How can I provide an S3 bucket location that has the Software Configuration JSON file for creating an EMR cluster through the Boto3 library?

Kyle Bridenstine
  • 6,055
  • 11
  • 62
  • 100

2 Answers2

1

The Configuring Applications - Amazon EMR documentation says:

Supplying a Configuration in the Console

To supply a configuration, you navigate to the Create cluster page and choose Edit software settings. You can then enter the configuration directly (in JSON or using shorthand syntax demonstrated in shadow text) in the console or provide an Amazon S3 URI for a file with a JSON Configurations object.
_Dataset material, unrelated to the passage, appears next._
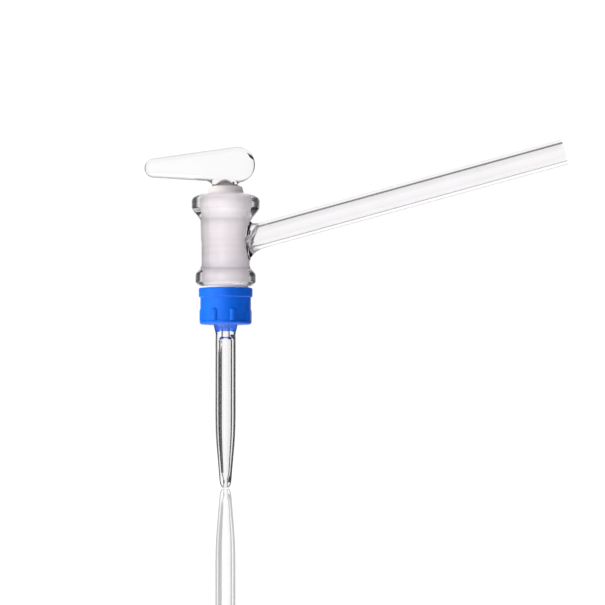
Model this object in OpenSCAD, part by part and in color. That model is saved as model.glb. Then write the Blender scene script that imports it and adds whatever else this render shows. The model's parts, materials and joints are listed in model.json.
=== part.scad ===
// Laboratory stopcock: a glass barrel with a slanting inlet tube, a ground glass plug that
// turns in it by a paddle handle and lets the liquid out through its own jet, and a plastic
// nut that draws the plug down on a washer and an O-ring.
// Millimetres. Z runs up the barrel's axis, the inlet tube lies in the XZ plane and rises
// towards +X, and the origin is the centre of the jet's mouth.

/* [Ground joint] */
// Diameter of the ground joint at the barrel's top, which names the joint's size
joint_d = 14.8; // [14:0.1:15]
// Gap between the plug and the barrel all round
joint_gap = 0.03; // [0.02:0.01:0.08]
// Diameter of the drilled way through the barrel's wall and the plug
way_d = 2.5; // [1.5:0.1:3]

/* [Barrel] */
// Height of the barrel's lower end above the jet's mouth
barrel_z = 82.9; // [80:0.1:86]
// Height of the barrel
barrel_h = 38.5; // [38:0.1:41]
// Diameter of the thickened upper rim
top_rim_d = 28.2; // [26:0.1:29]
// Diameter of the thickened lower rim
low_rim_d = 25; // [24:0.1:26]
// Diameter of the wall just under the upper rim
wall_top_d = 21; // [20:0.1:22]
// Diameter of the wall just over the lower rim
wall_low_d = 20; // [19:0.1:20.4]

/* [Inlet tube] */
// Outside diameter of the inlet tube
inlet_d = 10.6; // [9:0.1:11]
// Wall thickness of the inlet tube
inlet_wall = 1.6; // [1:0.1:2]
// Slope of the inlet tube above the horizontal, in degrees
inlet_slope = 15.4; // [10:0.2:20]
// Length of the inlet tube, measured along it from the barrel's axis
inlet_reach = 145; // [80:1:160]
// Height at which the inlet tube's axis meets the barrel's axis
inlet_z = 99.9; // [99:0.1:102]

/* [Jet] */
// Outside diameter of the delivery tube
jet_d = 8.4; // [8:0.1:8.8]
// Bore of the delivery tube
jet_bore_d = 4.5; // [3:0.1:5]
// Diameter of the jet's mouth
mouth_d = 1.3; // [1:0.1:1.5]
// Height over which the delivery tube narrows to its mouth
jet_taper_h = 23; // [20:0.5:26]

/* [Handle] */
// Thickness of the paddle handle
handle_t = 7; // [5:0.1:8]
// Radius of the handle's broad end
broad_r = 7.4; // [7:0.1:8]
// Radius of the handle's narrow end
narrow_r = 4; // [3.5:0.1:5]
// Distance between the centres of the handle's two round ends
handle_span = 34.2; // [28:0.1:38]

/* [Retaining nut] */
// Height of the nut
nut_h = 15.1; // [14.5:0.1:15.5]
// Diameter of the nut's plain upper band
nut_band_d = 22.2; // [21.8:0.1:23]
// Diameter of the nut's body under the band
nut_body_d = 20.9; // [20.5:0.1:21.2]
// Number of grip ribs round the nut
rib_count = 8; // [6:1:12]
// Outside diameter of the plug's threaded end
thread_d = 10; // [9.6:0.1:10.2]
// Thickness of the slip washer
washer_t = 0.6; // [0.5:0.1:0.8]
// Section diameter of the O-ring
oring_d = 2.2; // [2:0.1:2.3]

/* [Hidden] */
$fn = 96;

arc_steps = 5;                 // flats in each rounded corner of a turned outline
joint_taper = 1 / 50;          // change of the joint's radius for each millimetre of height
over = 1;                      // how far a cutter runs past the face it leaves by

// Barrel
barrel_top = barrel_z + barrel_h;
rim_slope_h = 4.4;             // height of the cone that joins the upper rim to the wall
low_slope_h = 2.7;             // height of the cone that joins the lower rim to the wall
mould_step_z = inlet_z + 1.8;  // height of the moulding step round the wall
mould_step = 0.15;             // depth of that step

// Inlet tube, measured along its own axis
inlet_r = inlet_d / 2;
inlet_bore_r = inlet_r - inlet_wall;
neck_end = 13;                 // where the tube's bore starts to close towards the barrel
neck_start = 9.6;              // where it has closed to the drilled way
flare_start = 6;               // inside the barrel's wall
flare_end = 22;                // where the flare has run out into the tube
flare_r = 7.6;                 // radius of the flare at its start

// Plug
plug_top = barrel_top + 2.8;   // top of the plug's ground cone
shoulder_r = 1.6;              // rounding of the plug's top
cone_low = barrel_z + 0.9;      // lower end of the plug's ground cone, inside the barrel
stem_r = 5.2;                  // radius of the plug between its cone and its thread
handle_z = plug_top + 8.9;     // height of the broad end's centre
broad_x = 4.7;                 // the broad end's centre, to the side of the axis
handle_drop = 1.4;             // how far the narrow end's centre lies below the broad end's
handle_edge_r = 2.2;           // rounding of the handle's rim
neck_r = 4.9;                  // radius of the neck between the plug and its handle
thread_top = barrel_z - 3.5;   // upper end of the threaded stretch
thread_end = barrel_z - 16.3;  // lower end of the threaded stretch
jet_top = 63.6;                // where the delivery tube runs out into the threaded end
mouth_l = 3.5;                 // length of the narrow bore at the mouth
mouth_rim_r = 1.7;             // outside radius of the mouth's flat rim

// Nut and its rings
face_gap = 0.05;               // play between faces that turn on each other
washer_z = barrel_z - face_gap - washer_t;
nut_top = washer_z - face_gap;
nut_z = nut_top - nut_h;
washer_bore_r = 5.55;
washer_r = 9.4;
nut_bore_r = thread_d / 2 + 0.06;
seat_r = 7.8;                  // radius of the O-ring's seat in the nut
seat_h = oring_d + 0.1;        // depth of that seat
oring_r = nut_bore_r + 0.14 + oring_d / 2;  // radius of the O-ring's centre line
band_h = 3.8;
rib_w = 2.5;
rib_h = 6;
rib_r = nut_band_d / 2 - 0.2;  // how far the ribs stand from the axis
foot_h = 1.5;                  // height of the nut's foot, below the ribs
foot_r = rib_r + 0.1;

// Radius of the ground joint at height z.
function joint_r(z) = joint_d / 2 - (barrel_top - z) * joint_taper;

function unit(v) = v / norm(v);

// Points of the arc of radius r that rounds corner b between its neighbours a and c.
function corner(a, b, c, r) =
    let (u = unit(a - b), v = unit(c - b), half = acos(u * v) / 2,
         centre = b + unit(u + v) * r / sin(half),
         start = b + u * r / tan(half) - centre,
         end = b + v * r / tan(half) - centre,
         turn = 180 - 2 * half)
    [for (i = [0 : arc_steps]) let (k = i / arc_steps)
        centre + (sin((1 - k) * turn) * start + sin(k * turn) * end) / sin(turn)];

// An outline from [x, y, rounding] points: a rounding of 0 keeps the corner sharp.
function outline(pts) =
    let (n = len(pts), xy = [for (p = pts) [p[0], p[1]]])
    [for (i = [0 : n - 1])
        each (pts[i][2] == 0 ? [xy[i]]
            : corner(xy[(i + n - 1) % n], xy[i], xy[(i + 1) % n], pts[i][2]))];

// A solid turned about Z from [radius, height, rounding] points.
module turned(pts) {
    rotate_extrude() polygon(outline(pts));
}

// Puts its children along the inlet tube: their Z runs out along the tube's axis.
module along_inlet() {
    translate([0, 0, inlet_z]) rotate([0, 90 - inlet_slope, 0]) children();
}

// The barrel's outside, with its two thickened rims and the moulding step in its wall.
module barrel_outside() {
    top_r = top_rim_d / 2;
    low_r = low_rim_d / 2;
    wall_low = wall_low_d / 2;
    wall_top = wall_top_d / 2;
    low_slope_top = barrel_z + 7.8;
    top_slope_low = barrel_top - 11;
    wall_mid = (wall_low + wall_top) / 2;
    turned([
        [0, barrel_z, 0],
        [low_r - 1.7, barrel_z, 0.8],
        [low_r, barrel_z + 1.6, 1],
        [low_r, low_slope_top - low_slope_h, 1.2],
        [wall_low, low_slope_top, 2],
        [wall_mid - mould_step, mould_step_z, 0],
        [wall_mid, mould_step_z + mould_step, 0],
        [wall_top, top_slope_low, 2],
        [top_r, top_slope_low + rim_slope_h, 1.2],
        [top_r, barrel_top - 2.4, 1.6],
        [top_r - 2.4, barrel_top - 0.9, 1],
        [joint_d / 2 + 0.8, barrel_top, 0.4],
        [0, barrel_top, 0],
    ]);
}

// The inlet tube's outside, flared where it is fused to the barrel.
module inlet_outside() {
    cylinder(r = inlet_r, h = inlet_reach);
    turned([
        [0, flare_start, 0],
        [flare_r, flare_start, 0],
        [inlet_r + 0.5, neck_end, 14],
        [inlet_r, flare_end, 0],
        [0, flare_end, 0],
    ]);
}

// The tube's bore, which closes to the drilled way where it meets the barrel.
module inlet_bore() {
    translate([0, 0, neck_end]) cylinder(r = inlet_bore_r, h = inlet_reach);
    translate([0, 0, neck_start])
        cylinder(r1 = way_d / 2, r2 = inlet_bore_r, h = neck_end - neck_start);
    cylinder(d = way_d, h = neck_end);
}

// The conical hole that the plug is ground into.
module joint_hole() {
    low = barrel_z - over;
    high = barrel_top + over;
    translate([0, 0, low]) cylinder(r1 = joint_r(low), r2 = joint_r(high), h = high - low);
}

module barrel() {
    color("whitesmoke", 0.5)
    difference() {
        union() {
            barrel_outside();
            along_inlet() inlet_outside();
        }
        joint_hole();
        along_inlet() inlet_bore();
    }
}

// The plug's turned body: jet, threaded end, ground cone and rounded shoulder.
module plug_body() {
    turned([
        [0, 0, 0],
        [mouth_rim_r, 0, 0],
        [2.3, 1.4, 1.2],
        [jet_d / 2, jet_taper_h, 26],
        [jet_d / 2, jet_top, 3],
        [thread_d / 2, thread_end, 1],
        [thread_d / 2, thread_top, 0],
        [stem_r, nut_top, 0],
        [stem_r, cone_low - 0.5, 0],
        [joint_r(cone_low) - joint_gap, cone_low, 0],
        [joint_r(plug_top) - joint_gap, plug_top, shoulder_r],
        [neck_r, plug_top, 0],
        [neck_r, plug_top + 4.5, 3],
        [0, plug_top + 5.5, 0],
    ]);
}

// One round end of the handle, a disc with a rounded rim, lying across Y.
module handle_end(r) {
    rotate([90, 0, 0])
        rotate_extrude($fn = 32)
            polygon(outline([
                [0, -handle_t / 2, 0],
                [r, -handle_t / 2, handle_edge_r],
                [r, handle_t / 2, handle_edge_r],
                [0, handle_t / 2, 0],
            ]));
}

module handle() {
    hull() {
        translate([broad_x, 0, handle_z]) handle_end(broad_r);
        translate([broad_x - handle_span, 0, handle_z - handle_drop]) handle_end(narrow_r);
    }
}

// The liquid's way through the plug: in from the side, then down the axis to the mouth.
module plug_ways() {
    bore_r = jet_bore_d / 2;
    way_r = way_d / 2;
    shoulder_z = jet_top - 2.6;
    turned([
        [0, -over, 0],
        [mouth_d / 2, -over, 0],
        [mouth_d / 2, mouth_l, 0],
        [1.3, mouth_l + 2, 0],
        [bore_r, jet_taper_h, 0],
        [bore_r, shoulder_z, 0],
        [way_r, shoulder_z + 1.8, 0],
        [way_r, inlet_z + 1.5, 0],
        [0, inlet_z + 2.2, 0],
    ]);
    along_inlet() cylinder(r = way_r - 0.05, h = joint_d);
}

module plug() {
    color("white", 0.5)
    difference() {
        union() {
            plug_body();
            handle();
        }
        plug_ways();
    }
}

// The slip washer that the barrel's lower end turns on.
module washer() {
    color("white")
    translate([0, 0, washer_z])
        difference() {
            cylinder(r = washer_r, h = washer_t);
            translate([0, 0, -over]) cylinder(r = washer_bore_r, h = washer_t + 2 * over);
        }
}

// The rubber ring that keeps the nut's pull springy.
module o_ring() {
    color([0.12, 0.12, 0.12])
    translate([0, 0, washer_z - oring_d / 2])
        rotate_extrude() translate([oring_r, 0]) circle(d = oring_d);
}

// One grip rib: an upright half-round bar with a rounded top.
module rib() {
    translate([rib_r - rib_w / 2, 0, 0]) {
        cylinder(d = rib_w, h = rib_h - rib_w / 2);
        translate([0, 0, rib_h - rib_w / 2]) sphere(d = rib_w);
    }
}

module nut() {
    color("royalblue")
    difference() {
        union() {
            turned([
                [0, nut_z, 0],
                [foot_r - 0.6, nut_z, 0],
                [foot_r, nut_z + 0.6, 0],
                [foot_r, nut_z + foot_h, 0],
                [nut_body_d / 2, nut_z + foot_h, 0],
                [nut_body_d / 2, nut_top - band_h, 0],
                [nut_band_d / 2, nut_top - band_h, 0],
                [nut_band_d / 2, nut_top, 1],
                [0, nut_top, 0],
            ]);
            for (i = [0 : rib_count - 1])
                rotate([0, 0, (i + 0.42) * 360 / rib_count])
                    translate([0, 0, nut_z + foot_h / 2]) rib();
        }
        translate([0, 0, nut_z - over]) cylinder(r = nut_bore_r, h = nut_h + 2 * over);
        translate([0, 0, nut_top - seat_h]) cylinder(r = seat_r, h = seat_h + over);
    }
}

barrel();
plug();
washer();
o_ring();
nut();
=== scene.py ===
"""Glass stopcock: the barrel with its inlet tube, the ground plug with its handle and jet,
the retaining nut with its washer and O-ring, and the plain studio that they stand in."""

import json
import math

import bmesh
import bpy
from bpy.props import FloatProperty, FloatVectorProperty, IntProperty, PointerProperty
from bpy.types import Operator, Panel, PropertyGroup
from mathutils import Matrix, Vector


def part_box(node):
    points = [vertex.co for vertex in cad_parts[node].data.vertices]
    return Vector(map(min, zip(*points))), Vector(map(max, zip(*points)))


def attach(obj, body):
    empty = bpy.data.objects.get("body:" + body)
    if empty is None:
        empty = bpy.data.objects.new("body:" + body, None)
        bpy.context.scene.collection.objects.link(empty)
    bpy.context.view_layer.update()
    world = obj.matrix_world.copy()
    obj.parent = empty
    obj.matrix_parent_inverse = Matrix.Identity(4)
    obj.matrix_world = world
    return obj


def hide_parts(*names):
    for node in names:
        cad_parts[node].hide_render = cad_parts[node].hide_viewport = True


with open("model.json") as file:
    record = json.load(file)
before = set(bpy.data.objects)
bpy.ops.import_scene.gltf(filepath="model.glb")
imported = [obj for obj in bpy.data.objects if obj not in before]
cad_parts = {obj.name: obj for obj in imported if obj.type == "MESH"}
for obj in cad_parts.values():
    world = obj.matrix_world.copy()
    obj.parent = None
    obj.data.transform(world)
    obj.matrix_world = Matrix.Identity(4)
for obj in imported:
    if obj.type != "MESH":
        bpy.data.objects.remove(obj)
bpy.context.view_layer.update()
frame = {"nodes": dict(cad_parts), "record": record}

bl_info = {
    "name": "Glass stopcock",
    "version": (1, 0, 0),
    "blender": (4, 5, 0),
    "location": "3D View > Sidebar > Stopcock",
    "description": "Models a laboratory glass stopcock around its packed frame",
    "category": "Add Mesh",
}

MM = 0.001
ROUND = 2 * math.pi
MOUNTS = {mount["name"]: mount for mount in frame["record"]["mounts"]}
BARREL_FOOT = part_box("washer")[1].z + 0.05 * MM
NUT_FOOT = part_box("nut")[0].z
NUT_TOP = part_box("nut")[1].z
NUT_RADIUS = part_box("nut")[1].x
HANDLE_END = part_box("plug")[0].x
HANDLE_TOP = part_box("plug")[1].z
INLET_DIRECTION = Vector(MOUNTS["inlet_tube"]["axis"]).normalized()
INLET_POINT = Vector(MOUNTS["inlet_tube"]["pos_m"])
# The inlet tube's axis meets the plug's axis here.
INLET_ROOT = INLET_POINT - INLET_DIRECTION * (INLET_POINT.x / INLET_DIRECTION.x)
GLASS_IOR = 1.473
WHITE = (1, 1, 1, 1)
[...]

That seems to be the capability you showed in your question.

The documentation then shows how you can do it via the CLI:

aws emr create-cluster --use-default-roles --release-label emr-5.14.0 --instance-type m4.large --instance-count 2 --applications Name=Hive --configurations https://s3.amazonaws.com/mybucket/myfolder/myConfig.json

This maps to the Configurations options in the JSON you show above:

                    'Configurations': [
                        {
                            'Classification': 'string',
                            'Configurations': {'... recursive ...'},
                            'Properties': {
                                'string': 'string'
                            }
                        },
                    ]

Configurations: A configuration classification that applies when provisioning cluster instances, which can include configurations for applications and software that run on the cluster.

It would contain settings such as:

[
  {
    "Classification": "core-site",
    "Properties": {
      "hadoop.security.groups.cache.secs": "250"
    }
  },
  {
    "Classification": "mapred-site",
    "Properties": {
      "mapred.tasktracker.map.tasks.maximum": "2",
      "mapreduce.map.sort.spill.percent": "0.90",
      "mapreduce.tasktracker.reduce.tasks.maximum": "5"
    }
  }
]

Short answer: Configurations

John Rotenstein
  • 241,921
  • 22
  • 380
  • 470
1

Right now the boto3 SDK can't directly import the configuration settings from s3 for you as part of the run_job_flow() function. You would need to setup an S3 client in boto3, download the data as an S3 object and then update the Configuration List part of your EMR dictionary with the JSON data in your S3 file.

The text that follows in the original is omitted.